By Jan White
CROCKETT – At the Crockett Area Chamber of Commerce’s “Lunch and Learn” event, held at noon on Wednesday, Feb. 2, attendees learned about proposals for revitalizing historic Downtown Crockett.
The first speaker was Kerriann Grounds, a member of the Downtown Crockett Association (DCA). She explained that while the group initially was engaged in minor beautification efforts for the downtown area, their role has expanded to work with Houston County and the City of Crockett to further improvements and upgrades to the area. The DCA was instrumental in obtaining funding for the Christmas lights installed on the Crockett Square buildings and creating city banners that highlight areas of interest in Crockett.
Planning and Zoning member Wade Thomas began his presentation by displaying a couple of the city banners. One features a portrayal of Davy Crockett, and the other says “Welcome to Historic Downtown Crockett” and is accented with pine trees. Plans are in the works to create more banners that represent different points of interest in the community, like Camp Street and Crockett’s historic homes. Thomas indicated that these banners will be available for purchase by individuals and businesses based on location and ability to display. More information about the banners will be shared as it becomes available.

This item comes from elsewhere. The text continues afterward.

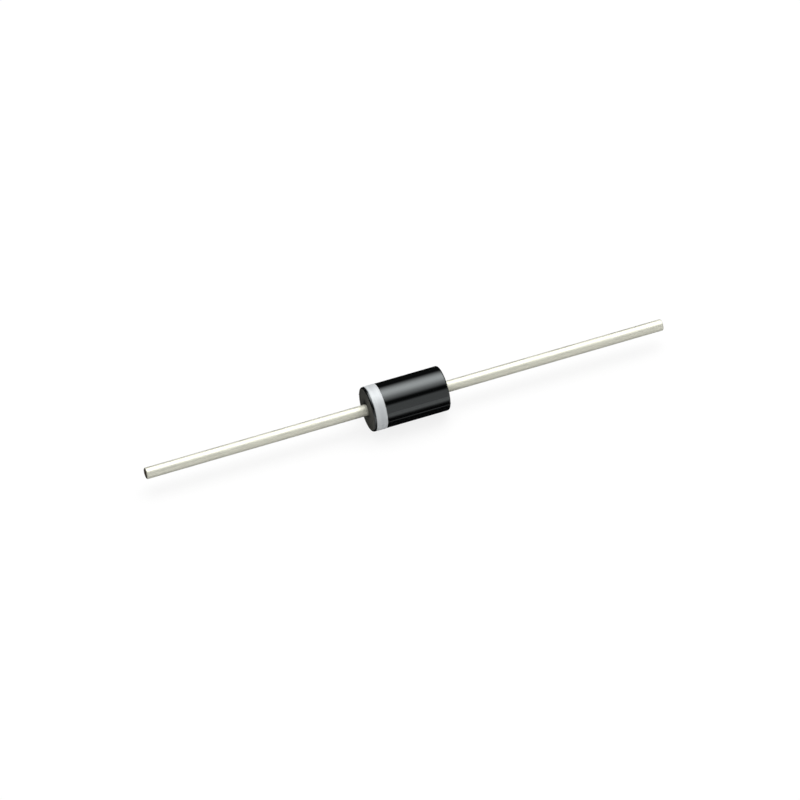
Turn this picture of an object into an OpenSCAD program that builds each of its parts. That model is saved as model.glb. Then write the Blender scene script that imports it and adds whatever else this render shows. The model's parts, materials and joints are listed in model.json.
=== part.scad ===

Thomas then spoke about the proposal, initiated by local business owners, to make changes to the zoning of downtown Crockett to help revitalize the local economy. As it stands, the downtown area is not zoned for single-family residences. Due to interest by current business and property owners, the Planning & Zoning (P&Z) Committee was asked to revisit the zoning law.
The idea is that unoccupied buildings would be more attractive to new business owners, especially those from out of town, if they could use the extra space as their residence. One caveat regarding utilizing a portion of the building as a residence would be that the owner maintain a business frontage.
The P&Z Committee met with Planning Concepts, a planning, design, and land-use solutions firm out of Tyler. The company specializes in developing creative solutions to help towns make the most of their buildings and real estate. Thomas provided a map created by Planning Concepts that presents some of the proposed changes.
The map shows a grid of occupied and unoccupied buildings, as well as potential residences and parking. Besides rezoning the area for residential use, other ideas include purchasing additional property for parking. At this time, if all the downtown buildings were occupied, Planning Concepts estimates the area would be 300 parking spaces short. Consequently, much interest has been placed on downtown parking issues.
Pedestrian traffic and the number of heavy equipment trucks and 18-wheelers that use the streets around Crockett Square are another major concern. One possible solution would be to designate main thoroughfares that converge on the square as Business 287, Business 19, Business 21, and Business 7 in an effort to redirect heavy-duty vehicles. Also explored was the idea of making Goliad and Houston Avenue one-way streets.
It should be noted that all proposals must be approved by their respective overseers. The Planning & Zoning Committee, the Crockett City Council, and TxDOT would hold public hearings and meetings to discuss the proposed changes before acting on them.
From a timeline aspect, Thomas said that some of the improvements will only take a few months. Other projects might take up to ten years to complete.
Thomas also reported on the influx of new businesses to the downtown area. Small Town Treasures, an antique and gift boutique, occupies the old Thames Jewelry Shop building.
An eating and entertainment venue, Bear Hall, has indicated a possible February opening. The Grind coffee shop is under new management and will open soon. Robinson’s Dry Cleaning property has been sold with plans to reopen as a custom T-shirt store. Filthy Gringos is a metal fabricator that builds choppers and motorcycle equipment. The Tchoupitoulas Restaurant building will be the new home for a men’s beard-care supply store, Maestros Classic.
In closing, Thomas reminded the group that since Crockett is in direct competition with Palestine, Lufkin and Nacogdoches, every facet of what we have needs to match up favorably with those towns if we hope to bring in new businesses.